The report recommends:

  • Contact between adopted children and their birth families needs to be changed. There should be greater support and counselling for birth parents, greater training for prospective adopters about the importance of open communication and birth family contact, ongoing training for social worker practitioners and lawyers as to the benefits of open adoption. The variety of contact options should be actively considered by professionals and the court in care proceedings. Face to face contact between adopted children and their birth family and people significant to them needs to be given greater consideration throughout their minority.
  • There should be a National Protocol for those applying to court to access their records. Being able to access records in a timely way is of huge significance to adopted people and their families.
  • Adoptions with an international element are extremely complex, and the statutory framework should be contained within a single Act of Parliament. In the meantime, written guidance is urgently needed.
  • There should be development of a national strategy for adoption by consent, including training , consideration of early permanence placements, better access to legal advice for parents, and issue of proceedings straight away by Local Authorities and urgent listing of the cases by the court.

 

Legal practitioners often have limited involvement in the adoption process beyond when the court has agreed that a child can be placed for adoption.
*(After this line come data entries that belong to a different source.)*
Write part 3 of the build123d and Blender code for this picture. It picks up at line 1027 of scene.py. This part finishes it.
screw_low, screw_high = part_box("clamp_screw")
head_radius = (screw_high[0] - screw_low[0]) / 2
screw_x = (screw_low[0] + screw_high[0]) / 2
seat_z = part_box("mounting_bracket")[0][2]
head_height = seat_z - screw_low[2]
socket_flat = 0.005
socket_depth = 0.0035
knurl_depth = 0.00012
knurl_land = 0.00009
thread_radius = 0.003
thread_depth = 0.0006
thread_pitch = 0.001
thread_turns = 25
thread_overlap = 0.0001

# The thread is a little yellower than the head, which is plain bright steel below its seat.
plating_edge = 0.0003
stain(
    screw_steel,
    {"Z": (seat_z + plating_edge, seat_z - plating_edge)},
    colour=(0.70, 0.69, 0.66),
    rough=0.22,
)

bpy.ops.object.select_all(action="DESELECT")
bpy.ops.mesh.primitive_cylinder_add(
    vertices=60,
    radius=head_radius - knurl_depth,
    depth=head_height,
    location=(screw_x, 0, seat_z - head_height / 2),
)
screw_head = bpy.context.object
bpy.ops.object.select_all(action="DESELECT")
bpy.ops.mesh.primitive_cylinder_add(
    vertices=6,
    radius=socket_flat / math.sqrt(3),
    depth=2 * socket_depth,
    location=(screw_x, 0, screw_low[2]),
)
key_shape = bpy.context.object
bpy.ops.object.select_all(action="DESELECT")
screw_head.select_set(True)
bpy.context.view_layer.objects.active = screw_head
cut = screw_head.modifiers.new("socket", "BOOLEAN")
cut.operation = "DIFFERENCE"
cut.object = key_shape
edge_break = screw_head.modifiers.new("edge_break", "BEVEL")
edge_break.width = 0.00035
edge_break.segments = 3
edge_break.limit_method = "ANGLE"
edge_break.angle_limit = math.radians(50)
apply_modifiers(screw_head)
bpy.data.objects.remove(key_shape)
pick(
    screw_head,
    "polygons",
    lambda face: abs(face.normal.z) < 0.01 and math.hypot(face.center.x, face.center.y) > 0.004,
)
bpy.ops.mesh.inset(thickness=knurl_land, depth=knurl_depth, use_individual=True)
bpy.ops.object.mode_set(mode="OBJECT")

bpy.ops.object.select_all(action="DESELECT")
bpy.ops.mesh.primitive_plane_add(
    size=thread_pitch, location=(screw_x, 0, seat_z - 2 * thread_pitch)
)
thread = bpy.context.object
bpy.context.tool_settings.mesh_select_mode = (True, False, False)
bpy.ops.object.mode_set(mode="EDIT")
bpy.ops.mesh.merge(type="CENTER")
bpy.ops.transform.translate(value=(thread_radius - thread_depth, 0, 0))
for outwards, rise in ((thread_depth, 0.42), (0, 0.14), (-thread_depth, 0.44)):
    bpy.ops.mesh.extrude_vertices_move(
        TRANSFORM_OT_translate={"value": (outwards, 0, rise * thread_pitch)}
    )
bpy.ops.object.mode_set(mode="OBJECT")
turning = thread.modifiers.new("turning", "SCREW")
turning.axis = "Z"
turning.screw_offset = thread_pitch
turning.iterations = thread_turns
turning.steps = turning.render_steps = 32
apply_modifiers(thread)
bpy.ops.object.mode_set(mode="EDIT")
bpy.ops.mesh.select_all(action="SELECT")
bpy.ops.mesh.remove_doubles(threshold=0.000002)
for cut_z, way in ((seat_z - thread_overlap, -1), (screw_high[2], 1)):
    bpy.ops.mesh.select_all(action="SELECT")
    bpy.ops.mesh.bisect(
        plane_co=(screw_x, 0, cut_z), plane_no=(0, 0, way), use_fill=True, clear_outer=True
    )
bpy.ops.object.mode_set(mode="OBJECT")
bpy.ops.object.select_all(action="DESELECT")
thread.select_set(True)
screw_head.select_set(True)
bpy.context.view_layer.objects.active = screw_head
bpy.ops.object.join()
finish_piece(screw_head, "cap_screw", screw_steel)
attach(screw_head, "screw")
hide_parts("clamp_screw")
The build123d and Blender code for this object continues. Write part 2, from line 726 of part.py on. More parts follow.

While the finality of adoption and the lasting impact upon birth families and children is well understood, there are clearly a wide range of issues that need to be understood and recommendations that need to be acted upon in the best interests of the children at the centre of the adoption process.

 

Will this report guide a revolution in how legal practitioners think about our role in the processes leading up to adoption, the advice given to parents about adoption before and during court proceedings, and how we can advocate for birth parents and children to have greater contact post-adoption?